Mustard Potato Salad

4 lbs. potatoes- I used Klondike Rose and I did not peel them

4 hard cooked eggs, peeled and chopped

1 sweet pepper, seeded and chopped

1 c. mayo- maybe a little less

1/4 c. prepared mustard

salt and pepper to taste

dash of hot sauce

Bake whole potatoes until tender and allow to cool. Cube potatoes into large bowl and combine with remaining ingredients. Chill until ready to serve. Serves 8.

Pesto Potato Salad

Pesto Potato Salad

Pesto Potato Salad

I never met a potato I didn’t like. This time of year it’s all about potato salads. I make them a lot and always look for new ways to change them. I love pesto sauce and the combination is quite nice.

 Pesto Potato Salad

2 lbs. Boiling potatoes, cut into bite sized pieces
1 c. basil leaves
3 T. pine nuts, walnuts or pecans
3 T. olive oil
2 garlic cloves, minced
1/3 c. Parmesan cheese
Salt to taste

Cook potatoes until tender. Cool. In blender combine remaining ingredients, except 1 tablespoon of the nuts. Pour blended mixture over potatoes and sprinkle with the reserved nuts. Chill. Serves 6-8.

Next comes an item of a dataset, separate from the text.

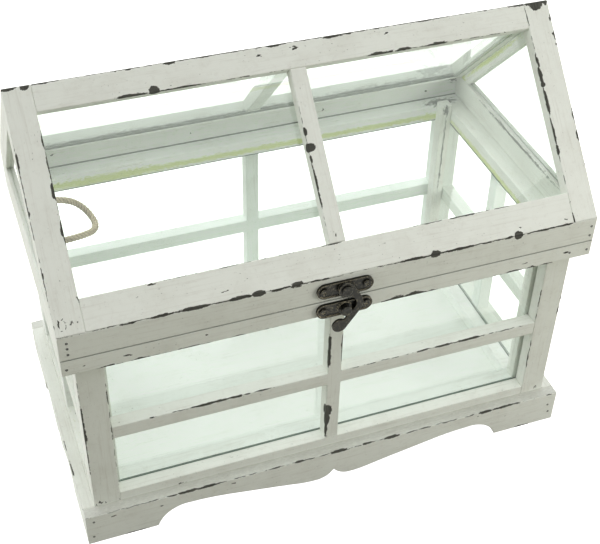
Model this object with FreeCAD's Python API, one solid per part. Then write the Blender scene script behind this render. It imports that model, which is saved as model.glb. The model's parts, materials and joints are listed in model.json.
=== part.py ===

Just in Thyme Potato Salad

Just in Thyme Potato Salad

Just in Thyme Potato Salad

I find myself looking for more and different salads all the time. I love potato salad. Honestly, I love potatoes pretty much any way they are prepared. With my herb garden growing like crazy right now I thought this was the perfect dish to make. This salad can be served warm or cold and goes well with so many dishes. I find when I have leftovers I’ll even brown it in a skillet and serve it like hash browns with eggs for breakfast.

Just in Thyme Potato Salad

2 lbs. boiling potatoes, cut into bite sized pieces*
½ c. olive oil
¼ c. red wine vinegar
1 T. fresh lemon juice
2 t. fresh thyme leaves
Salt and pepper to taste

Cook potatoes until tender. Drain and toss with the rest of the ingredients and serve right away or chill to serve later. Serves 6-8.

* You can really use any potato you like. I often bake the potatoes whole and then peel and cut up. Cook them any way you prefer.